Le corps de Chebeya avait été retrouvé le lendemain dans sa voiture à la périphérie de Kinshasa. Son chauffeur, Fidèle Bazana, qui l’avait accompagné à ce rendez-vous, a disparu et son corps n’a jamais été retrouvé. La justice a conclu que lui aussi avait été assassiné.
Le général Numbi n’a jamais été poursuivi. Il avait comparu en tant que témoin au procès en première instance en 2011, mais n’avait pas été appelé à la barre lors du procès en appel en 2015.
– Sécurocrate de Kabila –
Un colonel de police, Daniel Mukalay, qui purge toujours sa peine, avait été condamné à quinze ans de réclusion. Un capitaine avait été acquitté.
En première instance, trois policiers avaient en outre déjà été acquittés et trois autres, en fuite, condamnés à mort par contumace.
Après les témoignages des deux policiers à RFI, de nombreuses voix se sont élevées pour réclamer la réouverture du procès et des poursuites contre le général Numbi.

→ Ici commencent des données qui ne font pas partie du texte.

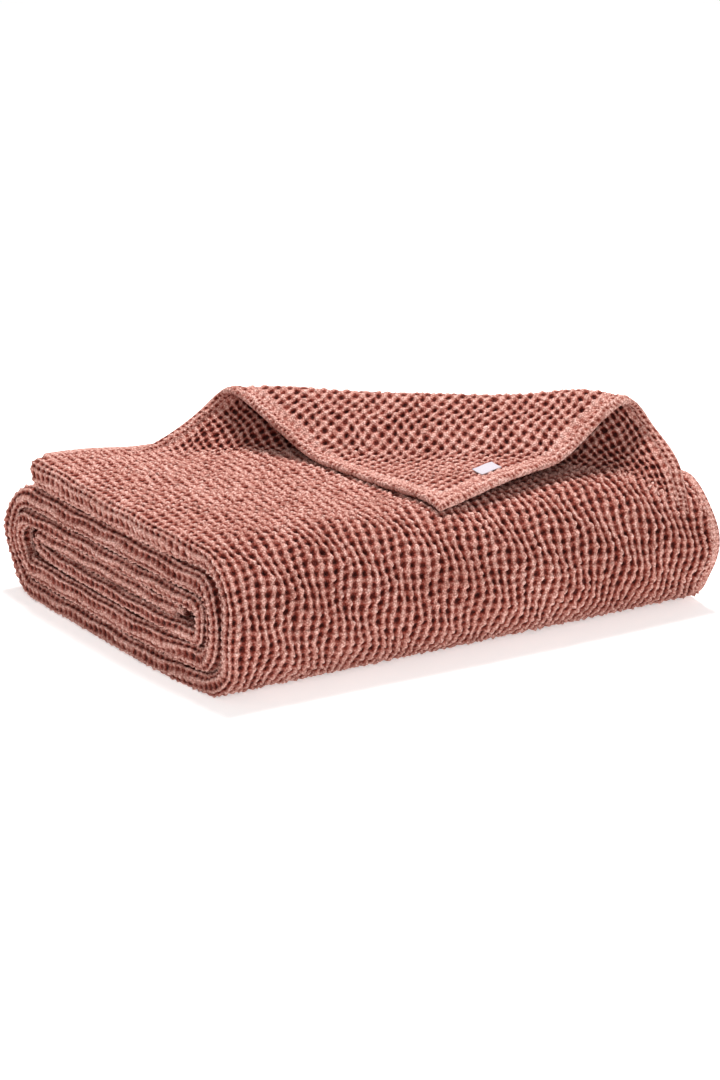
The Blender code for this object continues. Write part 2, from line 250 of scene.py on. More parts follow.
def turn(centre, z_from, z_to, thick, thick_mid, thick_next, bulge, left, steps):
    """Stations round one turn, from the height of one fold's middle to the next's."""
    angle = np.pi * np.arange(1, steps) / steps
    radius = (z_from - z_to) / 2.0
    across = np.abs(np.sin(angle)) ** (2.0 / TURN_POWER)
    along = np.copysign(np.abs(np.cos(angle)) ** (2.0 / TURN_POWER), np.cos(angle))
    end = np.where(angle < np.pi / 2.0, thick, thick_next)
    size = end + (thick_mid - end) * smooth(across * 1.2 - 0.1)
    return np.stack([centre + bulge * abs(radius) * across, (z_from + z_to) / 2.0 + radius * along,
                     size, np.full(steps - 1, left)], axis=1)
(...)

“Nous prenons acte de la déclaration du ministre mais nous restons vigilants, car rien ne nous garantit que les autorités vont s’atteler sur ce dossier avec une certaine célérité (…) pour la réouverture rapide du procès avec ou sans John Numbi”, a réagi auprès de l’AFP Rostin Manketa, directeur exécutif de la VSV.
Le général John Numbi “prétend qu’il n’est pas impliqué dans le dossier mais en cas de la réouverture du procès, il y aura tous les témoignages (contre lui), il sera alors établi sur le plan du droit que c’est lui le vrai assassin qui a tout organisé. En ce moment, on va le condamner même par contumace et il n’aura plus à broncher”, a-t-il assuré.

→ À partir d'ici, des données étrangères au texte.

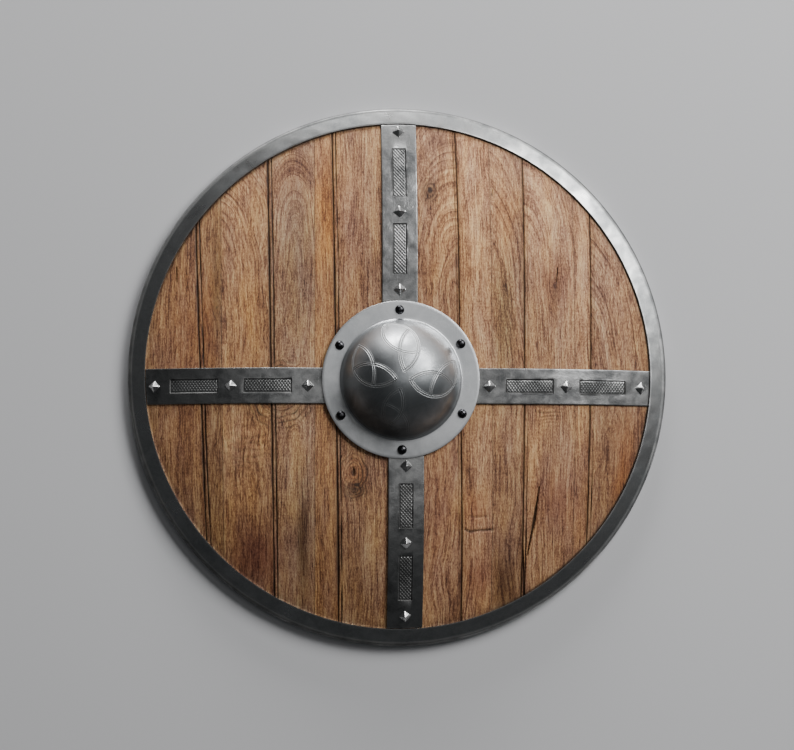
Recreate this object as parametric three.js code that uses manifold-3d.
// A round plank shield, lying face up: eight oak planks with a steel-bound edge, crossed by four
// iron bars with sunk panels and pyramid studs, and a hollow steel boss over the hand hole.
// Millimetres, +Z up and out of the face, +Y towards the shield's top as it is carried.
// The origin is on the surface it lies on, under the middle of the rim.

import * as THREE from 'three';
import { mergeVertices } from 'three/addons/utils/BufferGeometryUtils.js';
import Module from 'manifold-3d';

const wasm = await Module();
wasm.setup();

// Overall sizes
const shieldRadius = 305;
const crownRise = 40;
const seatRadius = 118;
const boardThickness = 9;
const clearance = 0.3;
const backClearance = 0.9;

// Edge binding, a steel channel folded over the planks' ends
const rimSheet = 2.5;
const rimFaceWidth = 19.7;
const rimBackWidth = 15;
const rimFoldRadius = 4;
const rimEdgeBreak = 0.8;
const restLandWidth = 6;

// Planks: the outer joints stand in from the board's edge and the inner ones clear the boss's
// rivets. Each joint then leans off that place, at the top and at the bottom of the board,
// by a share of a middle plank's width
const edgePlankWidth = 86;
const rivetJointInset = 6;
const jointLean = [
  { top: -0.224, bottom: 0.111 },
  { top: -0.067, bottom: 0.097 },
  { top: -0.068, bottom: 0.061 },
  { top: -0.164, bottom: -0.123 },
  { top: -0.121, bottom: -0.031 },
  { top: -0.067, bottom: -0.122 },
  { top: 0.002, bottom: -0.128 },
];
const jointGap = 0.4;
const plankStep = 28;
const plankColumn = 40;

// Boss
const bossX = 0;
const bossY = -8;
const bossSheet = 2;
const domeRadius = 67;
const domeHeight = 50;
const domeFillet = 2.5;
const flangeWidth = 21;
const handHoleSetIn = 7;
const bossRivetEdgeDistance = 10;
const bossRivetCount = 6;
const bossRivetTurn = 91;

// Bars: the way each runs from the boss, how far its axis lies beside the board's middle,
// how far its studs stand off the even spacing, from the boss outwards, and whether its
// inner stud holds an end of the grip
const barWidth = 40;
const barThickness = 2.2;
const barEndGap = 0.6;
const barLap = 17;
const barStep = 24;
const bars = [
  { name: 'top', angle: 90, axisX: -1, axisY: 0, studShift: [1, -2, 1.5], holdsGrip: false },
  { name: 'right', angle: 0, axisX: 0, axisY: -15, studShift: [-0.5, -1, -0.5], holdsGrip: true },
  { name: 'bottom', angle: -90, axisX: 6, axisY: 0, studShift: [-3.5, -1.5, -3.5], holdsGrip: false },
  { name: 'left', angle: 180, axisX: 0, axisY: -15, studShift: [4, 2, 0], holdsGrip: true },
];
const studPlaces = ['inner', 'middle', 'outer'];
const studMargin = 4.8;

// Sunk panels in the bars, one between each two studs, shifted a little from midway
const panelMargin = 9.4;
const panelShift = [2, -1];
const panelWidth = 16;
const panelDepth = 1.2;
const panelBevel = 1.2;

// Studs and rivets
const studDiagonal = 14;
const studHeight = 5.6;
const studRim = 0.7;
const studShankRadius = 2.4;
const rivetHeadRadius = 5.2;
const rivetHeadHeight = 4.2;
const rivetBrim = 0.6;
const rivetShankRadius = 2.2;
const tailRadius = 4.4;
const tailHeight = 1.8;

// Hand grip across the back of the hand hole
const gripEndReach = 10;
const gripEndThickness = 9;
const gripEndWidth = 33;
const gripHandThickness = 20;
const gripHandWidth = 27;
const gripHandHalfLength = 48;
const gripNeckLength = 20;
const gripFacets = 8;

// Facets round each turned piece, and steps over the dome's outside and inside
const edgeFacets = 60;
const bossFacets = 40;
const pyramidFacets = 4;
const headFacets = 8;
const shankFacets = 6;
const domeSteps = 7;
const domeInsideSteps = 5;

// What the sizes above work out to
const farOff = 2 * shieldRadius;
const boardRadius = shieldRadius - rimSheet - clearance;
const crownReach = boardRadius - seatRadius;
const rimInnerRadius = shieldRadius - rimFaceWidth;
const flangeRadius = domeRadius + flangeWidth;
const handHoleRadius = domeRadius - bossSheet - handHoleSetIn;
const bossRivetRing = flangeRadius - bossRivetEdgeDistance;
const studEdgeDistance = studDiagonal / 2 + studMargin;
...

Sous sanctions américaines et de l’UE pour des atteintes aux droits humains entre 2016 et 2018 sous la présidence de Joseph Kabila, dont il était l’un des principaux responsables sécuritaires, le général Numbi a été démis en juillet de ses fonctions d’Inspecteur général de l’armée par le président Félix Tshisekedi, élu fin 2018.
Le général Numbi fut l’un des piliers du régime de l’ancien président Joseph Kabila.
Depuis le 6 décembre, le président Tshisekedi a lentement mais progressivement démantelé les réseaux de son prédécesseur au sein de l’appareil de l’État, prenant le contrôle de tous les leviers du pouvoir. Il a placé ses partisans à des postes importants au sein des institutions du pays.
L’un des trois généraux le plus gradés de l’armé congolaise, originaire de la région minière du Katanga, dans le sud-est de la RDC, John Numbi aurait fui au Zimbabwe depuis quelques jours, selon diverses sources concordantes.
Sa ferme “a été perquisitionnée samedi par des militaires de la garde présidentielle”, à environ 50 km de Lubumbashi (deuxième ville du pays), avait indiqué lundi à l’AFP un de ses proches, ajoutant qu’un garde du corps du général, l’adjudant Lunda wa Ngoie, a été arrêté.
Près de 80 officiers de l’armée résidents à Lubumbashi et “sans fonctions”, c’est-à-dire sans affectation, dont le général John Numbi ont été enjoints de quitter Lubumbashi pour “rejoindre Kinshasa”. Il s’agit d’un retour vers la capitale à durée “définitive”, selon un document officiel consulté jeudi.
Depuis mardi, une dizaine d’autres officiers, dépêchés par l’état-major général depuis Kinshasa, séjournent à Lubumbashi pour une “mission sécuritaire” dont les objectifs n’ont pas été rendus publics.
“Tout est calme à Lubumbashi et nous sommes contents du travail que la police et l’armée font sur place”, a déclaré le général de brigade Paul Ilunga, le chef de cette délégation.